- Directed by: Ubaka Joseph Ugochukwu
- Screenplay by: Ubaka Joseph Ugochukwu
- Produced by: Karr Resources Entertainment
- Starring: Emmanuel Ike Prince Emeka H.B. Banu Chashow Akuette Friday Isa Haruna
- Cinematography: Fortune Ejim
- Edited by: Ubaka Joseph Ugochukwu
- Music by: Evans Steven
- Release date: 2009;
- Running time: 84 minutes
- Country: Nigeria

= Lilies of the Ghetto =

Lilies of the Ghetto is a 2009 film.

==Synopsis==
Ijaloko, an ex-convict and a ghetto chief, abducts five kids from his neighborhood: Johnnie, Small, Konkolo, Fryo and Bobo. He brainwashes them and induces them into using hard-drugs, thereby destroying all their humanity and turning them into a menace to society in order to achieve his wishes.
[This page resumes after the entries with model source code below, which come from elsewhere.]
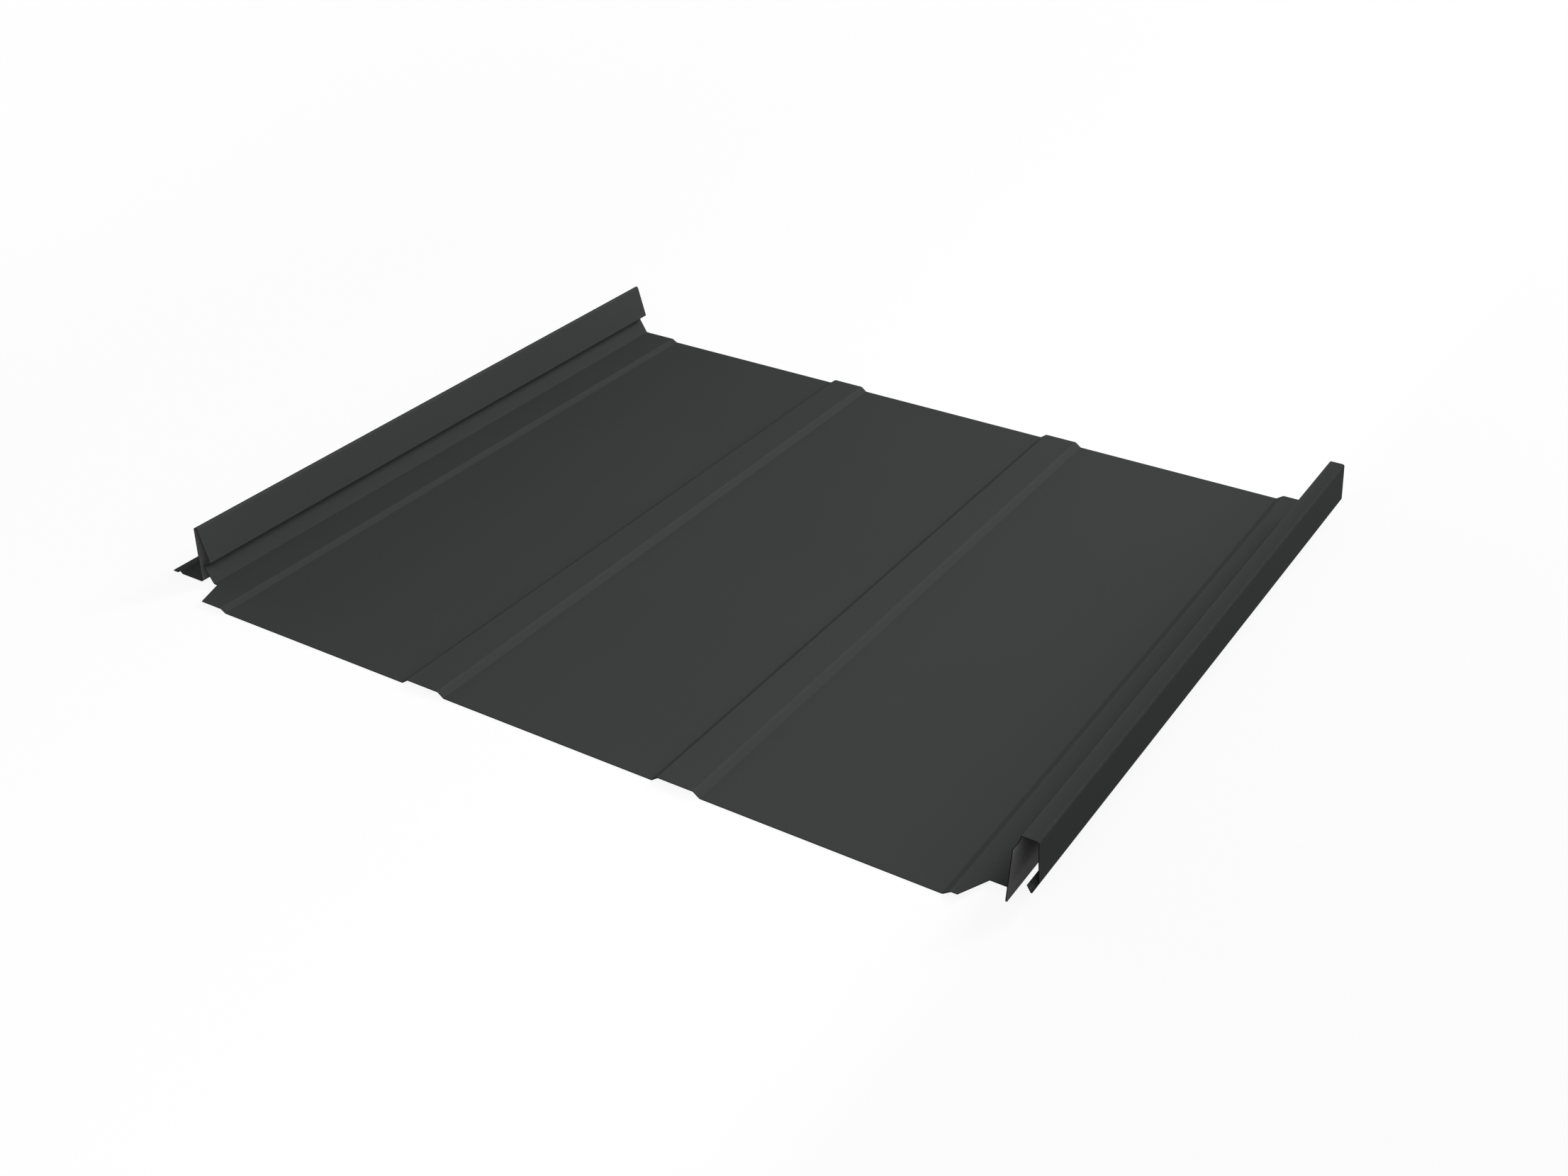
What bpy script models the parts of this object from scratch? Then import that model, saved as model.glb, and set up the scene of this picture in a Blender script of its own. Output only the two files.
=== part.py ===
"""Snap-lock standing seam roof panel, roll-formed from one pre-painted steel sheet.

The panel lies as it lies on a roof. X runs across it, from the nailing flange on
the left to the covering seam on the right. Y runs along the seams, from the eaves
end in front to the back end. Z is up. The origin is the middle of the panel's
outline, on the surface that it rests on.

All sizes are in millimetres. The section is given as the sharp corners of its
painted face, measured from the flange's free edge and from the low pans.
"""

from math import atan2, ceil, cos, pi, radians, sin, tan

import bmesh
import bpy
from mathutils import Vector

MM = 0.001

# Sheet, cut length, and the width of roof that one panel covers, from seam to seam
SHEET = 0.5
LENGTH = 405.2
COVER_WIDTH = 475.0

# Nailing flange, with a stiffening bead near its edge and slots for the screws
FLANGE_WIDTH = 21.45
FLANGE_RISE = 0.6
BEAD_FROM_EDGE = 5.0
BEAD_WIDTH = 3.7
BEAD_RISE = 1.5
SLOT_WIDTH = 6.0
SLOT_LENGTH = 30.0
SLOT_PITCH = 60.0
SLOT_FROM_WEB = 7.0
SLOT_FROM_END = 28.0

# Male seam: a leaning web, a hairpin crown and a sprung flap that ends in a barb
CROWN_HEIGHT = 33.0
CROWN_RADIUS = 1.4
WEB_LEAN = 1.15
BARB_HEIGHT = 13.8
BARB_REACH = 9.0
HEEL_HEIGHT = 10.8
HEEL_REACH = 3.55
UPSTAND_REACH = 9.15

# Pan, from left to right: raised margin, low pans with ribs between, raised margin
LEFT_MARGIN_RISE = 1.85
LEFT_MARGIN_WIDTH = 21.3
LEFT_SLOPE_RUN = 3.1
FIRST_PAN_WIDTH = 119.7
LAST_PAN_LEAST = 30.0
RIB_PITCH = 147.7
RIB_RISE = 2.55
RIB_TOP_WIDTH = 19.3
RIB_SLOPE_RUN = 3.45
RIGHT_SLOPE_RUN = 3.85

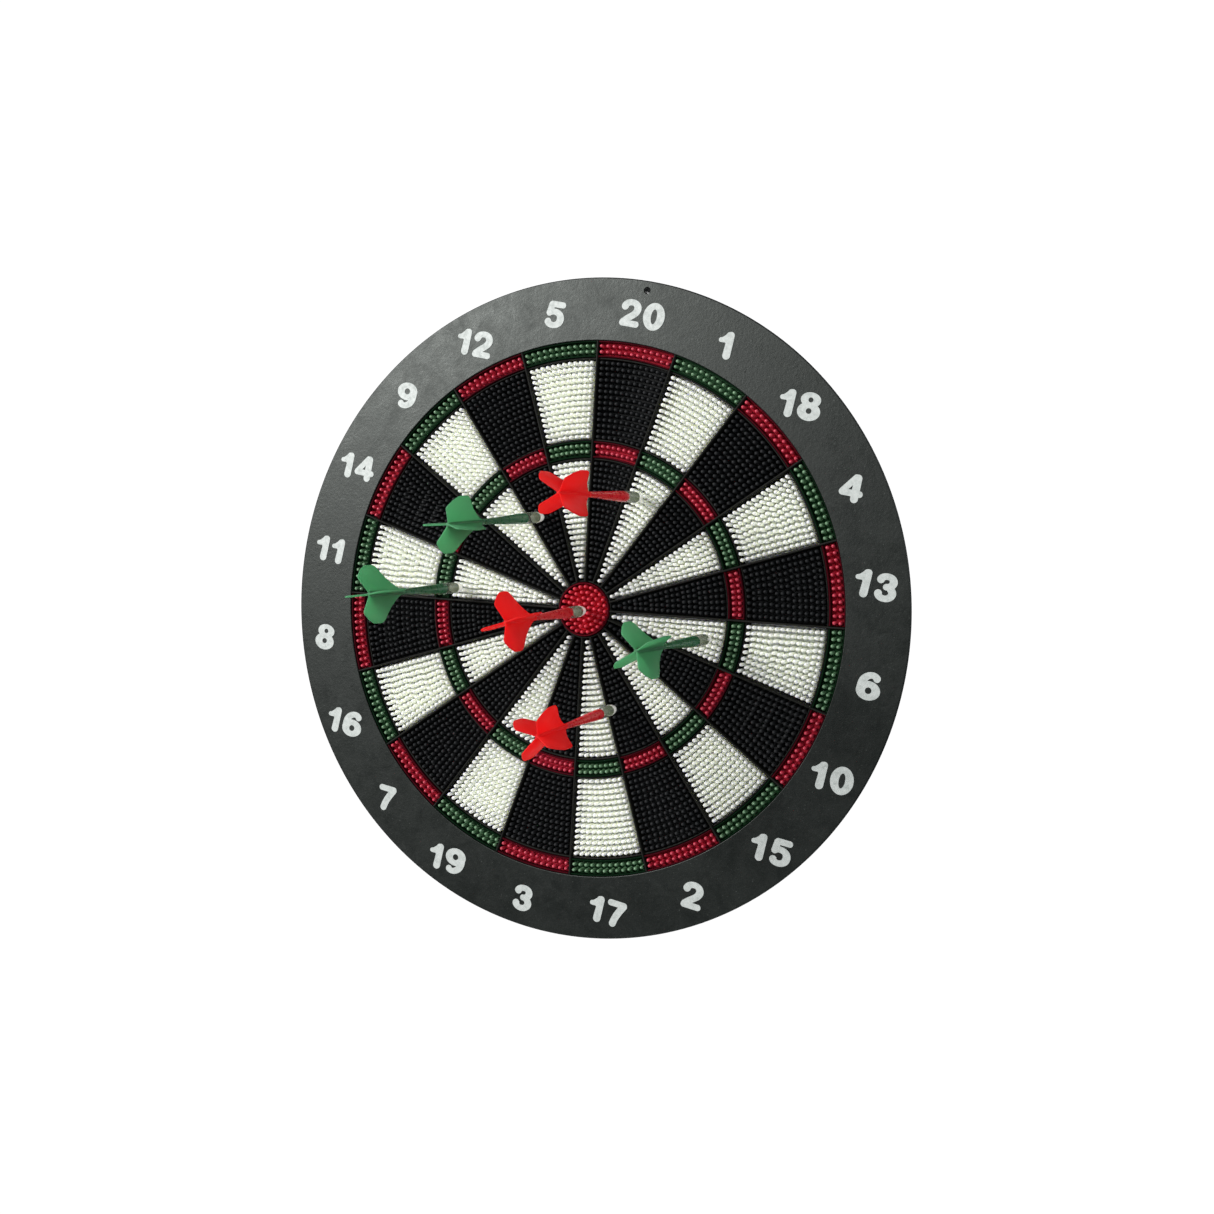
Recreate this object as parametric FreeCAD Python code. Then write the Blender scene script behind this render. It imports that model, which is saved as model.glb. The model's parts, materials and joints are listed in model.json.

Four of the kids die, one after the other. Johnnie, the luckiest of them all, survives and decides to quit being a gangster and goes back to school. Ijaloko will do everything in his power to stop him.

==Nominations==
The film was nominated for the 6th Africa Movie Academy Awards for Most Promising Actor for Sunny Chikezie, Best Editing and Best Costume Design.